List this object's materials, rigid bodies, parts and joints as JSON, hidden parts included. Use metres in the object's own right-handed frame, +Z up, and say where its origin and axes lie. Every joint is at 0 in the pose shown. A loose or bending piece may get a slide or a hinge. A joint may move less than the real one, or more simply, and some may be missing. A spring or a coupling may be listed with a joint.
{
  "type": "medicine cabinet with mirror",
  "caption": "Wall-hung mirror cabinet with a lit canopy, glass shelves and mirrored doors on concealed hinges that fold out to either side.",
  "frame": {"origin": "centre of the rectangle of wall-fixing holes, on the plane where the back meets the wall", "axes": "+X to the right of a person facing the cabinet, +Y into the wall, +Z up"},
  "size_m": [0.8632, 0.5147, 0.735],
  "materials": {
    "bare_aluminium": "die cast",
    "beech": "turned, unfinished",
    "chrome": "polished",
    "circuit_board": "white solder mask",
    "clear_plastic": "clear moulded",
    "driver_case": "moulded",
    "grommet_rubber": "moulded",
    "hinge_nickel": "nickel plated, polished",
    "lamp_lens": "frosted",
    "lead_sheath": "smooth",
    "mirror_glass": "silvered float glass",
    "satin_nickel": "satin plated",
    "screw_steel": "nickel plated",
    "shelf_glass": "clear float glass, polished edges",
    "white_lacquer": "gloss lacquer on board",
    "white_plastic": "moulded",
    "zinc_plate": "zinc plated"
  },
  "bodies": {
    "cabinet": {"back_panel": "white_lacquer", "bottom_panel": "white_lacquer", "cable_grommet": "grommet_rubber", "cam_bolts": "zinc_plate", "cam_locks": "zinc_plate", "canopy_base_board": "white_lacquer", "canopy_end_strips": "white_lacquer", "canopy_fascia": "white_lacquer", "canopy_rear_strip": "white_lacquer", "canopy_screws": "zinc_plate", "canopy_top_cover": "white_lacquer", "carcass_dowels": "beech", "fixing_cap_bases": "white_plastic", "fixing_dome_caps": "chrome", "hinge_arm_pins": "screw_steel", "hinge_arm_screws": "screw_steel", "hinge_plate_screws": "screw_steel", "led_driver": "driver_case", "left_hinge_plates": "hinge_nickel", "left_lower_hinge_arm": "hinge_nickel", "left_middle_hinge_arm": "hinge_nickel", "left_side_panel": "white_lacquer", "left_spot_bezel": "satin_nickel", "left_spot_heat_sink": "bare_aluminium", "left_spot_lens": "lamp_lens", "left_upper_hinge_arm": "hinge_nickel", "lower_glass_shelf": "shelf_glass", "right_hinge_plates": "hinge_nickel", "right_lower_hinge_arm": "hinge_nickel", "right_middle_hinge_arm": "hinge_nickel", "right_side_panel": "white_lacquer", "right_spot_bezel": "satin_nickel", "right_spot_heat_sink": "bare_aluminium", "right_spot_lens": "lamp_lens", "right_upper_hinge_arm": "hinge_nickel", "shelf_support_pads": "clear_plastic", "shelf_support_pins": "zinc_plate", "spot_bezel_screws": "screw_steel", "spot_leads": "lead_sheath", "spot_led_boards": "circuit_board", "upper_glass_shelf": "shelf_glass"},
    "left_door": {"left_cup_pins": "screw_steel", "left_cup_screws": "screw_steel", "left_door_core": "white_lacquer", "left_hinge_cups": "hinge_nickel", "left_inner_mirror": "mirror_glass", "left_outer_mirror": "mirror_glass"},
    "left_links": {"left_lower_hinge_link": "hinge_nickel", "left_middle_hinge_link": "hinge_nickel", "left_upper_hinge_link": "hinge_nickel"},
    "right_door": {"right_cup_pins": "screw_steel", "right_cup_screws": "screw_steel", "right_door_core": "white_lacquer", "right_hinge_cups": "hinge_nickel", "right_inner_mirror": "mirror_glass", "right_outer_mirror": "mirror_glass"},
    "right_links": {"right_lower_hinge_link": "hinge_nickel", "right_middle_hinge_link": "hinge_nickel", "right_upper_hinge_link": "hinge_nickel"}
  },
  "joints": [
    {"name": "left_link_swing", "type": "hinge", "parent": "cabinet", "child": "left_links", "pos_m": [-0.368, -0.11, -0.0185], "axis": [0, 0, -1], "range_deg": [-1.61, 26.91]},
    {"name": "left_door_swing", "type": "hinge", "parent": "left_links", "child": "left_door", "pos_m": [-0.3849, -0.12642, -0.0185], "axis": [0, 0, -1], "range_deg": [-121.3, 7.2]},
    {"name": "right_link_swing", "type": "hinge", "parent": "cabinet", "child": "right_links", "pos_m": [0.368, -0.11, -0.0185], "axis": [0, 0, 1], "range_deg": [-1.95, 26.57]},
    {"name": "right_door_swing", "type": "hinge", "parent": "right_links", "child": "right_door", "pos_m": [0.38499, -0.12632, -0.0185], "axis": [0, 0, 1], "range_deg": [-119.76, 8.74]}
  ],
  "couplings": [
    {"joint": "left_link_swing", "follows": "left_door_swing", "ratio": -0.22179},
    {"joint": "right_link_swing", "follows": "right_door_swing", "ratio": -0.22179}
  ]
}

▶ _EXERCISE INSTRUCTIONS_: Find every line containing the word "origin", then give the total and nothing more.

▶ _RESULT_: 2